Paul Gorguloff


Paul Gorguloff, originally Pavel Timofeyevich Gorgulov was a Russian émigré who assassinated French President Paul Doumer at a book fair at the Hôtel Salomon de Rothschild in Paris on May 6, 1932.

Early life

Gorguloff was born in Labinskaya in the Kuban region of Russia. He studied medicine before he served in the First World War in which he was badly wounded in the head. During the Russian Revolution of 1917, he served with the White Russian Army against the Bolsheviks, before emigrating to Prague in Czechoslovakia, where he completed his studies. He was later expelled from Czechoslovakia for practising abortion, which was then illegal.
He moved to Paris and then to Nice, where in 1931, he was again found to be committing illegal medical acts and was threatened with expulsion. He applied for a permit to live in Monaco, which was accepted, and he lived there until 4 May 1932.

Assassination of Paul Doumer

On May 6, 1932, a book fair was being held at the Hôtel Salomon de Rothschild in Paris, and the President of France, Paul Doumer, was present.
Gorguloff arrived at the hotel concealing a Browning FN Model 1910 gun. He then approached the President from behind, pulled out his gun and fired three shots.
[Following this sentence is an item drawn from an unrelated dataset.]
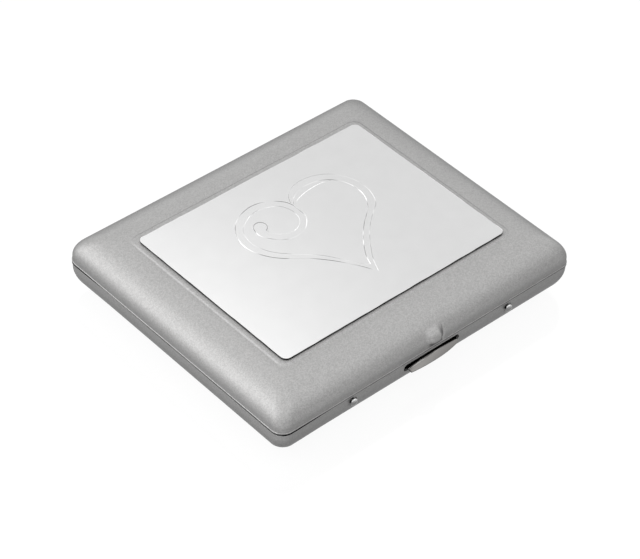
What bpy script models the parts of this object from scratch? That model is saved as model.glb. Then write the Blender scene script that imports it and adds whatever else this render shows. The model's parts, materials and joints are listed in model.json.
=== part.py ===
"""Pocket cigarette case: two pressed trays on a long knuckle hinge, with a spring catch at the front.

X runs along the front edge, Y from the catch back to the hinge, Z up. The origin is the centre of the
flat underside. Sizes are in metres.
"""

import math

import bmesh
import bpy
from mathutils import Matrix, Vector

MM = 0.001

# Clearances
REST_GAP = 0.3 * MM  # between pieces that rest on or are cut round each other
RIM_GAP = 0.15 * MM  # between the two trays' rims when the case is shut
FILM_GAP = 0.1 * MM  # above and below the thin adhesive film
PIN_PLAY = 0.1 * MM  # between the hinge pin and its knuckles
CUT_PAST = 0.6 * MM  # how far a cutter passes through the sheet that it cuts

# Pressed trays
CASE_WIDTH = 97.0 * MM
CASE_DEPTH = 82.0 * MM
SHEET = 0.6 * MM
BASE_HEIGHT = 9.4 * MM
LID_HEIGHT = 8.25 * MM
SKIRT_HEIGHT = 1.4 * MM  # upright strip next to the rim
BASE_EDGE_RUN = 8.0 * MM  # how far the rounded edge reaches in
RIM_CORNER_RADIUS = 3.5 * MM
FLAT_CORNER_RADIUS = 2.4 * MM  # where the rounded edge meets the flat

# Polished plate and its recess
PLATE_SIDE_INSET = 12.1 * MM  # from the case's left and right sides
PLATE_FRONT_INSET = 13.05 * MM  # from its front and rear
PLATE_THICKNESS = 0.5 * MM
PLATE_CORNER_RADIUS = 1.7 * MM
PLATE_EDGE_BEVEL = 0.08 * MM
LEAST_CORNER_SHARE = 0.5  # of the plate's corner radius, kept by outlines well inside it
FILM_THICKNESS = 0.1 * MM
FILM_INSET = 1.0 * MM
RECESS_DEPTH = 0.6 * MM
RECESS_MARGIN = 1.25 * MM  # floor that shows round the plate
RECESS_SLOPE = 0.3 * MM
RECESS_ROUNDING = 0.06 * MM  # how far the slope's middle stands above a straight line
LID_BORDER = 0.1 * MM  # least flat between the recess and the lid's rounded edge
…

Two of them hit the President, one in the back of the head and the other in the right armpit. The President fell to the floor. He was rushed to the Beaujon Hospital in Paris but died the next day. One of the authors at the exhibition, Claude Farrère, managed to wrestle with Gorguloff until the police arrived. Gorguloff's motive for the murder was that he believed that France had failed to support the White Movement in Russia against Bolshevism.
Gorguloff was arrested and brought to trial at the Assize Court on 25 July 1932. Two days later, after rejecting the idea that he was insane, the jury condemned Gorguloff to death. On 20 August, the Court of Cassation, France's final appeal court, rejected a defence of insanity. On 14 September, Gorguloff was executed at La Santé prison in Paris by guillotine. His last words were "Россия, моя страна!".
The gun used in the assassination is now in the Musée des Collections Historiques de la Préfecture de Police in Paris.